For almost two hundred years, farmers from Brittany have been coming across the Channel to sell their onions to the English. Brits call them “onion Johnnies.”

They sell a particular mild pink onion from the area around the town of Roscoff, which they braid onto plaits of straw, loop over the handlebars of their bicycles and sell door-to-door. Oh, yeah…they wear little black berets and little black mustaches and really camp it up.

It started in the early Nineteenth C when one farmer realized he could get more for his crop here than they could there. Eventually, there were a couple of thousand making the regular run. They’d bring the crop over and warehouse it in July, then slowly fan out on their bicycles selling them to housewives until December or later.

The onions keep about six months; hang them up in the kitchen and snip one off from time to time. (My old mother would have LOVED this.
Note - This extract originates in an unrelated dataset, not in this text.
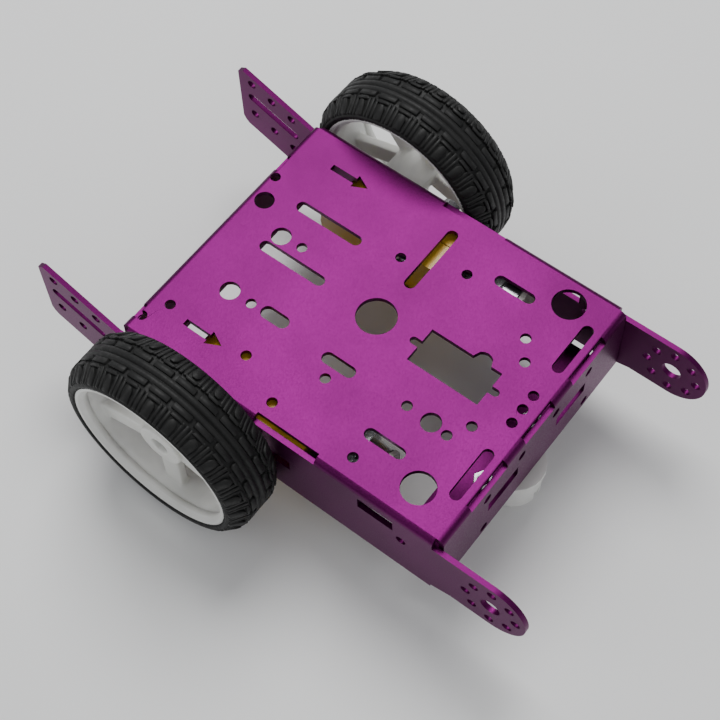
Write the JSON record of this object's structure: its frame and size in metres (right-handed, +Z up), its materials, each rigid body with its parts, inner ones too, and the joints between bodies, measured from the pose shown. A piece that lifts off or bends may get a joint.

She had a sort of onion fetish, as did her mother before her. We had onions as a centerpiece at the dining table and got onions in our stockings at Christmas. Come to think of it, that kind of sucks, doesn’t it?).

Our onion Johnny was cheating; he had a table outside the local grocery shop. And no mustache. But he did have a slick color brochure (printed with an EU grant — don’t get me started) which I have lost. It informed me that there are now 25 onion Johnnies.

They’re probably as authentic as the Pirates on a Disney ride, but poor old Uncle B got all excited. He remembers real onion Johnnies from the Before Time.